Two things I did accomplish this weekend that felt good (both to me & my insanely organized husband): mountains of laundry were washed, dried & folded. AND (most important), we sorted through the kids' clothes and mine. Made a big Goodwill pile, put some in storage to give to friends later, handed down some of my t-shirts to Reese for pj's, put a few items away for keepsakes, and straightened up all the dresser drawers. Liam is now 13+ pounds (at 6 weeks! help!), so he's out of his infant clothes....not to panic, though. Thanks to two friends who have boys, the sense to save some of their old clothes and the generosity to share some with me, I got tons of good-fitting and cute clothes for our little man (newly dubbed "Big Business"). He's set til summer! I could not be more grateful. Thanks, Al & Cheryl.

Dare I take a shower? Or a power nap? Tempted to watch "The Aristocats" with Reese again...

2.11.2008

growing pains

Michael's mom came over yesterday and offered to take Reese for the night....I'd been putting it off, this whole spending-the-night thing, for no good reason. I think I just wasn't ready, and with Liam on the way, didn't want my little chick far from the nest. I dunno. She ended up spending the night at my parents when Liam didn't arrive 'on time', and with all the flurry I didn't really think about it.

But yesterday I relented, packed her suitcase, and off she went to Granny's for the night and most of the day today. It was great, actually - I got to sleep in and she had the best time. I watched Michael get Reese in the car, and as they drove away, that durn lump sprung up in my throat. Our little girl is growing up, going away from home, venturing out without us....I was surprised at how emotional I got over the whole thing. Today her room was too neat, the duplex too quiet. I missed her! But seeing the look on her ornery face was worth the growing pains - she was so proud, having a night at Granny's all to herself. I am already afraid that the next sixteen years are going to go by lickety-split, leaving me holding the camera, hoping to catch just one more memory.

2.08.2008

grounded

We were all set to go play at the Perrys this morning with Isaac, Linus & Ada, but the garage door is frozen shut. Michael took the other car, and so we're stuck. Five days in the house with the kids this week. I am pouting almost as much as Reese is.

2.05.2008

big week







It's snowing today- my favorite winter weather. But it's a big week no matter where you live around the ole' U-S-of-A:

1. Super Tuesday: go vote if you've got a primary.

2. Fat Tuesday: that's Mardi Gras, folks! Lent begins tomorrow. Fish-fry season. Love those.

3. The annual Duke/North Carolina game (at Chapel Hill!) tomorrow night. Go 'Heels!
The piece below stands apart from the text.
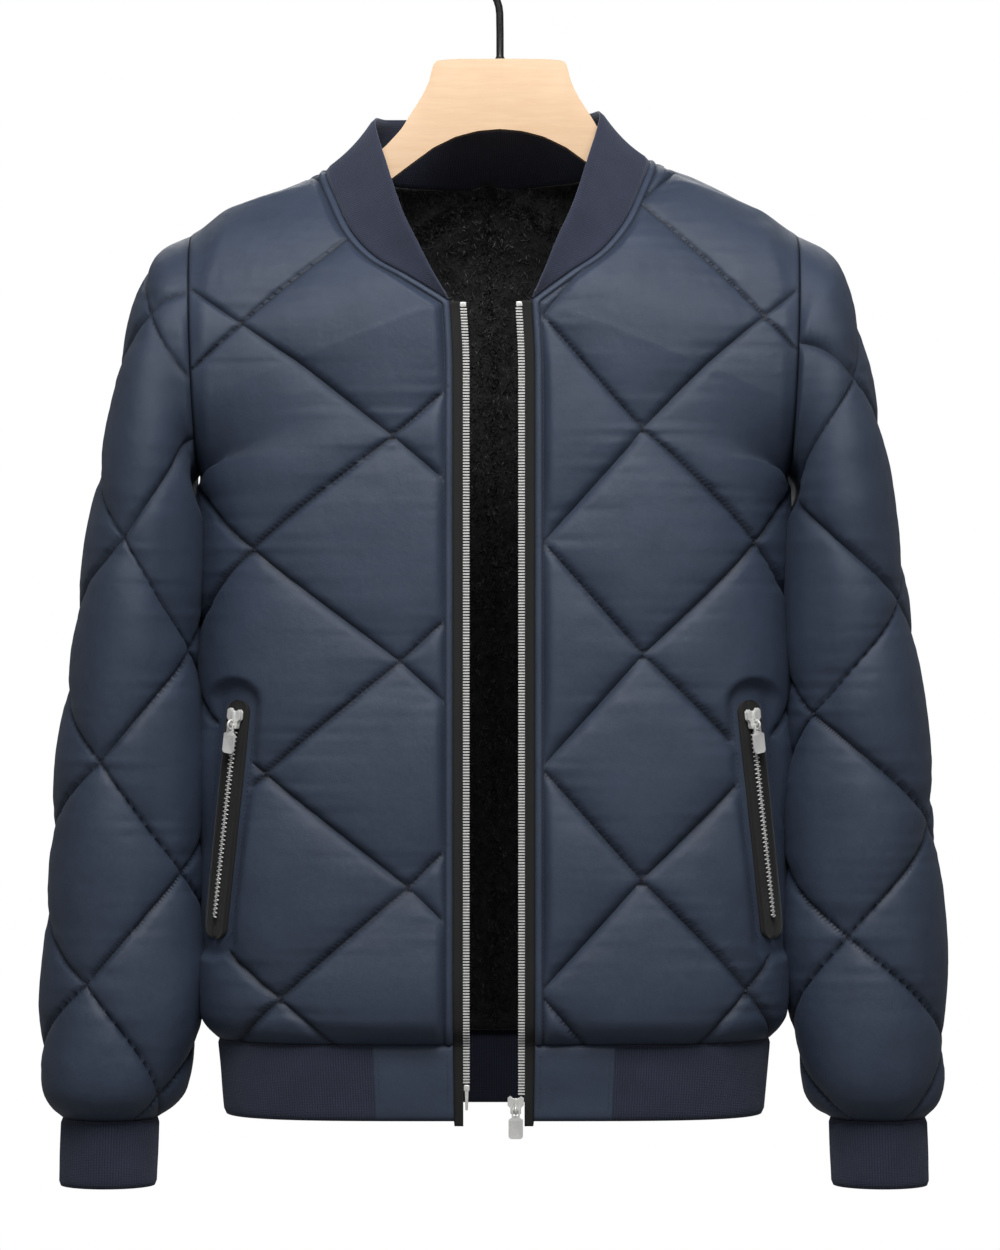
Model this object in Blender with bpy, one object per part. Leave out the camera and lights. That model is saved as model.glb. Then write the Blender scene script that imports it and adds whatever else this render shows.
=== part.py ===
"""Quilted bomber jacket hanging open on a wooden hanger.

Metres, +Z up.  The origin is the inside of the hook's crown, where a rail carries the hanger.
The jacket's front faces -Y.  "left" and "right" are the wearer's, so left lies at +X.
Tables are in millimetres, on one half of the garment, and MM turns them into metres.
"""
import math
from collections import namedtuple

import bmesh
import bpy
import numpy as np
from mathutils import Matrix, Vector

MM = 0.001

# ---------------------------------------------------------------- driving sizes, millimetres
SEAM_GAP = 0.35          # clearance between pieces at a seam
WALL = 2.6               # shell, thin wadding and backing where they are stitched down
PUFF = 6.5               # how far the wadding stands above a stitched line
PUFF_REACH = 0.10        # lattice distance over which a cell rises from its stitching
RIB_WALL = 3.0           # doubled rib knit of collar, cuffs and hem

HEM_SEAM_Z = -803.0      # shell meets the hem rib
HEM_BOTTOM_Z = -857.0    # lowest edge of the hem rib
ZIP_TOP_Z = -278.0       # top stop of the front zip
ZIP_EDGE_X = 29.0        # centre front to the shell's folded edge
BODY_SHIFT_X = -4.3      # the jacket hangs this far beside the hanger's middle
BODY_SHIFT_Y = -5.0      # and this far in front of it
NECK_SHIFT_X = -4.7      # the neck has slid this much further
NECK_TILT = 0.031        # rise per length across the neck, higher on the wearer's left

V_PIT = 0.62             # share of a panel's height at which the armhole starts
V_ZIP = 0.757            # share at which the front edge turns into the neckline
V_NAPE = 0.81            # share at which the back's middle meets the neckline
T_NECK_POINT = 0.542     # share of the neck seam, from its front end, at the shoulder seam
SEAM_LEAN = 0.35         # how far up the walls lean at the neck seam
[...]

Staying in with the kiddos today and having black bean soup & cornbread for dinner. Cozy Tuesday.

2.04.2008

one month

Liam turns one month old today. He gave us the best present last night - only waking up once (at 4 AM) instead of twice, as is his custom. We'll see if this was a one-time deal or the gift that keeps on giving.



Things I love about Liam:

- His name. I hope he loves it as much as I do!
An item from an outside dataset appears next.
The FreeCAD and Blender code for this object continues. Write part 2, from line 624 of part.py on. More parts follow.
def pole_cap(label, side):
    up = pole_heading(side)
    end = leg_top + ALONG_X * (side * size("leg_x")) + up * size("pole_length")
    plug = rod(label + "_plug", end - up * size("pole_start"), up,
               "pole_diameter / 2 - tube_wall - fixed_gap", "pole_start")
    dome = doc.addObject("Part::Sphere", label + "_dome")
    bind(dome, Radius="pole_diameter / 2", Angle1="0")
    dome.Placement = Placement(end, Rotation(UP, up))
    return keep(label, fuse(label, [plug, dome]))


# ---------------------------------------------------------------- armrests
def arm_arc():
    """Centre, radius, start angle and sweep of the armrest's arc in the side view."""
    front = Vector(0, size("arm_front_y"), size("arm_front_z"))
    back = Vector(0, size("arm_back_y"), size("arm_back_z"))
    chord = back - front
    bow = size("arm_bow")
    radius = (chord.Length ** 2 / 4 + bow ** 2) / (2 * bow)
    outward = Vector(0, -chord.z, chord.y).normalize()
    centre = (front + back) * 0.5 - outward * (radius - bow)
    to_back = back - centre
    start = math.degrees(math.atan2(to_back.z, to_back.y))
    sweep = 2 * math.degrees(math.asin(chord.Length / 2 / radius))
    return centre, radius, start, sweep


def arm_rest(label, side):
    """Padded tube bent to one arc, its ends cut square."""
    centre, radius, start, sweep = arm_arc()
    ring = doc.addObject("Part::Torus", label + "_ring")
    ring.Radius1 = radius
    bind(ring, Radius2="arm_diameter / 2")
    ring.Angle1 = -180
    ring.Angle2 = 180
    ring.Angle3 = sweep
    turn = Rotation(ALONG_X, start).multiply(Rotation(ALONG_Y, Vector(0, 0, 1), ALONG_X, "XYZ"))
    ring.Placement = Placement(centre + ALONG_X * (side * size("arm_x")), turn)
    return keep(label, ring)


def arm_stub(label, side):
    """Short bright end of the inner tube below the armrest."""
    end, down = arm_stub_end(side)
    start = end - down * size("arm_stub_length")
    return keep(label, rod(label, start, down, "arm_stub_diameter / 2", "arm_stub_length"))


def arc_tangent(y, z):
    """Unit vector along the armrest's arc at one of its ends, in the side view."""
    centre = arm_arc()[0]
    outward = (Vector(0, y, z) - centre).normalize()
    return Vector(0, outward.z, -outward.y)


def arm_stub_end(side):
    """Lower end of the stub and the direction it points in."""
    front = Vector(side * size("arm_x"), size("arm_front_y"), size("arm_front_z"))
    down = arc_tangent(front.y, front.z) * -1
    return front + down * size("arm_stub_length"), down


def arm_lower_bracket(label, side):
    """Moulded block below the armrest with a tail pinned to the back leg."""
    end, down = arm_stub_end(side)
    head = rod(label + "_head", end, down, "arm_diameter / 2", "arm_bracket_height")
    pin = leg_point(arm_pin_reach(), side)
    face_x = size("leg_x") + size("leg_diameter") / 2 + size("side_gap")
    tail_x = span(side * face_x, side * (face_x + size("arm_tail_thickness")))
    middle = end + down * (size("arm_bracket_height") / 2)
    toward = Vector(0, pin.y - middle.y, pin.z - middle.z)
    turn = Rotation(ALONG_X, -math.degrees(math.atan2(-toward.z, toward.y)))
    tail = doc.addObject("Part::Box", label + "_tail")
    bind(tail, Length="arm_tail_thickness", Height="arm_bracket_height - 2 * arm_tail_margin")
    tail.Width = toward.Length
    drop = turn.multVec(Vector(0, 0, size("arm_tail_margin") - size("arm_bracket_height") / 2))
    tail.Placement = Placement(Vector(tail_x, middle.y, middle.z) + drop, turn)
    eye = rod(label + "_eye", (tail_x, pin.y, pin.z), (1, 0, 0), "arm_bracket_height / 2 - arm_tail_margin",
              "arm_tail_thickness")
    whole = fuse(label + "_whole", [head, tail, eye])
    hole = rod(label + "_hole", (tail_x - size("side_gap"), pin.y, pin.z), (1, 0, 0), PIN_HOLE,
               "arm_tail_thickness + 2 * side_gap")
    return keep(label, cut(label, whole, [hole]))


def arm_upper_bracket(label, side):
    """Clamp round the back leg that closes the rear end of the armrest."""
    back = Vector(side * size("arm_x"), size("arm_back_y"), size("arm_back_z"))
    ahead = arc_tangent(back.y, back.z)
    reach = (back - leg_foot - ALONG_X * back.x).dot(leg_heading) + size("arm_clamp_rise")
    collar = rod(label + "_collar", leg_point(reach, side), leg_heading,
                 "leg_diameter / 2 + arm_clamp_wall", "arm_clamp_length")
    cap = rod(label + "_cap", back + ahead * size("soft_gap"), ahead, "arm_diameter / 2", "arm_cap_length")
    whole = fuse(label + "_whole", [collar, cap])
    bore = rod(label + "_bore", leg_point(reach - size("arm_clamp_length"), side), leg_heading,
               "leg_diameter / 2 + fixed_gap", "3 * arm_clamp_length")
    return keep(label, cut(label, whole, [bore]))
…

- Reese's nickname for him: Lima. (LEE-ma) So I call him Lima Bean.

- He loves baths. Actually coos while I'm splashing water over him. So I give him one as often as possible. It's so fun.

- He's a good eater. Very focused when he's not sleepy.

- Except for his mouth (he got my big frog lips), he looks just like his daddy. Now we each have a mini-me!

- He can fart & burp as well as any man. You can hear him from the next room, even over Reese. Good for laughs on those days when I am barely keeping it together.

Happy month-a-versary, Little Man!

2.01.2008

steppin' out

Tonight I went out by myself for purely social reasons - the first time since Liam's arrival. I had no guilt about leaving the kids home with Michael and going out to celebrate Ranae's birthday. But I got out there, and suddenly, I felt lost. Maybe it was the crowded restaurant, or that I didn't know some of the folks there, or that I'm in a constant state of exhaustion, but I felt out of my element. It was all I could do to carry on a halfway decent conversation. I savored that one glass of wine...the first I've had in over a year. Pinot grigio. I got shy - around my close friends! - and the fact that I was the only mother there seemed to float like a heavy cloud over me. My shirt felt lumpy, accentuated by the maternity support panel sagging around my waist. I had too much makeup on and not enough jewelry. I was sweating. I didn't know what to talk about. There were interesting people all around me, and I couldn't think of a good conversation starter. I was a zombie. All around me were fabulous people exuding confidence and great hair, and I couldn't fully join in. I was out in public and yet not part of the public. I wanted to hide. Getting down to the last sip of wine was like being at the school skating party - the last song, one more earnest lap around the rink, hoping the cute kid will notice you, hoping the night ends on a high note, making it something to remember. It never happens, though. So you go home a little disappointed, ankles throbbing from the ill-fitting skates. And driving home tonight, listening to Dashboard Confessional, I realized that I'll have to work a little harder to get my groove back.